Хейзинга писал в первой половине прошлого века. Психология той поры открещивалась от всего, что связано с душой, и превращалась из науки о сознании в естественнонаучную психофизиологию. Поэтому у него раз за разом звучит:
«Историка культуры не интересует вопрос, как воспринимает психология духовный процесс, выражаемый этими явлениями. Психология скорее всего спишет инспирировавшую эти представления потребность на счет… (компенсирующего отождествления) или «репрезентативного действия ввиду невозможности выполнить настоящее действие, направленное на определенную цель».
Для науки о культуре важно понять, что именно означают эти образные воплощения в сознаниинародов…» (там же. С. 26).
Современная психология выражается еще мудреней. И поэтому вопрос о том, что именно означают образные воплощения игры, остается насущным и не отвеченным. Точнее, у нас имеется множество попыток историков и этнологов ответить на него с точки зрения науки о культуре, и нет ни одного вразумительного ответа с точки зрения науки о душе.
Хейзинга не считал себя психологом и даже не хотел быть тем психологом, каким требовала стать академическая психология. Поэтому он оставляет место для психолога, прорабатывая весь доступный ему материал со всех сторон, кроме психологической. Это вызов.

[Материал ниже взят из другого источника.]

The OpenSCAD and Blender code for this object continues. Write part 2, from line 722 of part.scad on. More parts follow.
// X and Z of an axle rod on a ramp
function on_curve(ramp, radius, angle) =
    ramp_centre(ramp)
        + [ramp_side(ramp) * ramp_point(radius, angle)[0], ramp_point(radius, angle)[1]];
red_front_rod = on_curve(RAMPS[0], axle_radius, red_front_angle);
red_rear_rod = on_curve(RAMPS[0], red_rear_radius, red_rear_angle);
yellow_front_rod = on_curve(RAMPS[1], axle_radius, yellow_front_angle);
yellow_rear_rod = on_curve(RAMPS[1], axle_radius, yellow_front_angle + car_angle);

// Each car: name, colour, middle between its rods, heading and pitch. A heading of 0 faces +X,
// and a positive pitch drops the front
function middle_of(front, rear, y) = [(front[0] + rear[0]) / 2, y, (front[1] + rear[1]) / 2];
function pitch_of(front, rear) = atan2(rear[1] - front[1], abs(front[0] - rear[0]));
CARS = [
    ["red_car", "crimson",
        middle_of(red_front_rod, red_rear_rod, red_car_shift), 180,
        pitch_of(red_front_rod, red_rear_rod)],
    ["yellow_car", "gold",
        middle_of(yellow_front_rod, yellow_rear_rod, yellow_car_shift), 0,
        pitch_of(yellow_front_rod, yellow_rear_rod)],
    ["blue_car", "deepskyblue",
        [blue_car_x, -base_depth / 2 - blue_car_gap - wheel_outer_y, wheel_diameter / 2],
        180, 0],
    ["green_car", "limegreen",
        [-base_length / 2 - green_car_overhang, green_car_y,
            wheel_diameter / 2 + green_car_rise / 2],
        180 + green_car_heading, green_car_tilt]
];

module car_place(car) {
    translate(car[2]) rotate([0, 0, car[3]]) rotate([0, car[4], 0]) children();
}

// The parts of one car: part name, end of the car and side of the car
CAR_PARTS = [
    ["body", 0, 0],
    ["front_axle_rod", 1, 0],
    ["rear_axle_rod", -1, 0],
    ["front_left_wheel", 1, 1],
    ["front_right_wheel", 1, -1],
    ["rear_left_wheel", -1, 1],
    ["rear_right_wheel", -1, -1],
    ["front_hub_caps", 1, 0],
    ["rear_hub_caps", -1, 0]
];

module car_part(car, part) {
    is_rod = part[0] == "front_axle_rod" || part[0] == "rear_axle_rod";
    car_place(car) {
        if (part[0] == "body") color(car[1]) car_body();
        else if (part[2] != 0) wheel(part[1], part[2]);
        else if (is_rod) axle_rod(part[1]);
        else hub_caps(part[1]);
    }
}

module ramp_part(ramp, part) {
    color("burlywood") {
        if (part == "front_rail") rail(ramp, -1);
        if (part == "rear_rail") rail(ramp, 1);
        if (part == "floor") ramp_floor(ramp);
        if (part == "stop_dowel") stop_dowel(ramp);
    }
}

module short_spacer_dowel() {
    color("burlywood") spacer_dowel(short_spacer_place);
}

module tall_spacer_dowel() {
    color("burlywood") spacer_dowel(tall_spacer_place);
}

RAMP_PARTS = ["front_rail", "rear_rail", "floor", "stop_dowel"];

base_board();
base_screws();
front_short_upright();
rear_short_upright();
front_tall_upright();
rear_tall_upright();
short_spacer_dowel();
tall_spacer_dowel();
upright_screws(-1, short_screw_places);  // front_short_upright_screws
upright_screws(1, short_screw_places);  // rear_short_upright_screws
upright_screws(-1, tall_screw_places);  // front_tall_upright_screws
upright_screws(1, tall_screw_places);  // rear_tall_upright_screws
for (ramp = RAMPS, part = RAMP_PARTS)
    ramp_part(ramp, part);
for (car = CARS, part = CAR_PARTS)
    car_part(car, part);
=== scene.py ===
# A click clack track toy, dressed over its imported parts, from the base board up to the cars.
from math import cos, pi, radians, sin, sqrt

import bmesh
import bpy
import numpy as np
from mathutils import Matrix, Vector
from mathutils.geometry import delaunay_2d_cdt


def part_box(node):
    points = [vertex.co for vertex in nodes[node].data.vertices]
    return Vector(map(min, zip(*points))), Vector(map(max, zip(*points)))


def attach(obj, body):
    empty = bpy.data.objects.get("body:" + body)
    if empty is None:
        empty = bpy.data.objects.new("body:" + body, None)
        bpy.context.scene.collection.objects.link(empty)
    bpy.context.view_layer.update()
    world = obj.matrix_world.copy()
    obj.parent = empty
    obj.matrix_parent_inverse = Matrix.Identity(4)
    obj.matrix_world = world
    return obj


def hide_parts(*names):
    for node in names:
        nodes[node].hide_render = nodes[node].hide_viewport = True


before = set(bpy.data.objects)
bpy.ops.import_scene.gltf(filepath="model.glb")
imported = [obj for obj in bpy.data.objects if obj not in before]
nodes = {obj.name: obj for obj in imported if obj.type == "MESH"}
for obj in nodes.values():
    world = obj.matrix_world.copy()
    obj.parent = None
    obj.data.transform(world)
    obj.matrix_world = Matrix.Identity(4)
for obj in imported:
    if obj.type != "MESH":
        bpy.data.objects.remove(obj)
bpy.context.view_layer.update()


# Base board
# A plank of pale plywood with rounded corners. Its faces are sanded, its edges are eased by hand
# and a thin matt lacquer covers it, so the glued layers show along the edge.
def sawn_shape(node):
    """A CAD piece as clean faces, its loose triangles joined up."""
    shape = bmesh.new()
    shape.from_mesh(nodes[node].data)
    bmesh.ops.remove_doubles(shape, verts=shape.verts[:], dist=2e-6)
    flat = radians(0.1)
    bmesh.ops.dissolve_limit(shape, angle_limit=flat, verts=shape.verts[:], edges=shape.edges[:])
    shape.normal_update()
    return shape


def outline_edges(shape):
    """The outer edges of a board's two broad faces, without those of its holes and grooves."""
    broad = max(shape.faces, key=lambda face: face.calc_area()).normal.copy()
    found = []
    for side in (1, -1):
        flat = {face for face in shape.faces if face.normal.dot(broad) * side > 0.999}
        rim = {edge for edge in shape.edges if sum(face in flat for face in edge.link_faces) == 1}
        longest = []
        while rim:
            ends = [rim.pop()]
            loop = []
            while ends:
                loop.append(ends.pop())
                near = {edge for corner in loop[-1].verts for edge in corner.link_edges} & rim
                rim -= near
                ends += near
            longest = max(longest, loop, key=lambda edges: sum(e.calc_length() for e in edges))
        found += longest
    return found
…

К сожалению, ни один из психологов не поднял брошенную им почти век назад перчатку… Психологи избегают неприятных вопросов. Думаю, именно поэтому из фундаментальной теории современной научной психологии и не удалось до сих пор вывести теорию прикладной психологической работы.
Человека выживающего, человека, как машину жизнедеятельности, можно объяснить реакциями и рефлекторной работой высшей нервной деятельности. Человека играющего без души не объяснить. При этом игра легко преодолевает всю биологию и заставляет игрока пожертвовать даже жизнью. Точнее, даже жизнью тела.
Значит, есть нечто, за пределами тела, и есть нечто в мире тел, что гораздо важней самих тел. Скажем, игры, в которые играют люди, гораздо ценнее фишек, которыми в них играют.
Глава 3. Что такое игра?
Вероятно, для читателя, который намеренно не входил в этот вопрос, будет любопытно узнать, что наши толковые словари не дают определения этому понятию. Основное определение игры, начиная со Словаря Академии российской восемнадцатого века, – действие по глаголу играть. Один Чудинов в 1901 году пошел чуть дальше, создав некое подобие формального определения игры:
«Игра. То, чем играют и то, во что играют; забава».
Срезневский приводит первые примеры употребления слова «игра» еще в XI веке, к тому же приводя множество значений, в которых это слово употребляется в русском средневековье. Это значит, что к тому времени у слова «игра» был огромный срок бытования в русском языке. Тем не менее, ни до этого, ни за тысячелетие после, понятие собственно игры в русском языке не определилось.
Это не значит, что его нет или не было. Понятие есть. Но ему не могут дать определение. Мы все понимаем, что такое игра, и узнаем любые игры, но не можем передать свое понимание в словах. Мы чего-то еще не поняли в самой сути игры.
Так было со многими понятиями, например, с фруктами. Русский язык нашел обобщающее слово для всех видов ягод и для всех видов овощей. Но так и не нашел, что можно назвать общим именем фрукты. Все фрукты по отдельности различал – яблоки, груши, сливы, виноград, абрикосы или жердели, а вот общего в них не разглядел, пока не заимствовал иностранное слово.
Возможно, с фруктами сказалось северное положение нашей страны – фруктов мало, и мы плохо в них разбираемся. Но славяне расселялись с Дуная, а уж там с фруктами все было хорошо. Да и с игрой тоже – играли всегда и играли очень по-разному. Думаю, что наши предки думали над этим понятием со времен индоевропейского единства. Но даже этого времени наблюдений не хватило, чтобы схватить что-то общее для всего разнообразия игр, известных русскому человеку.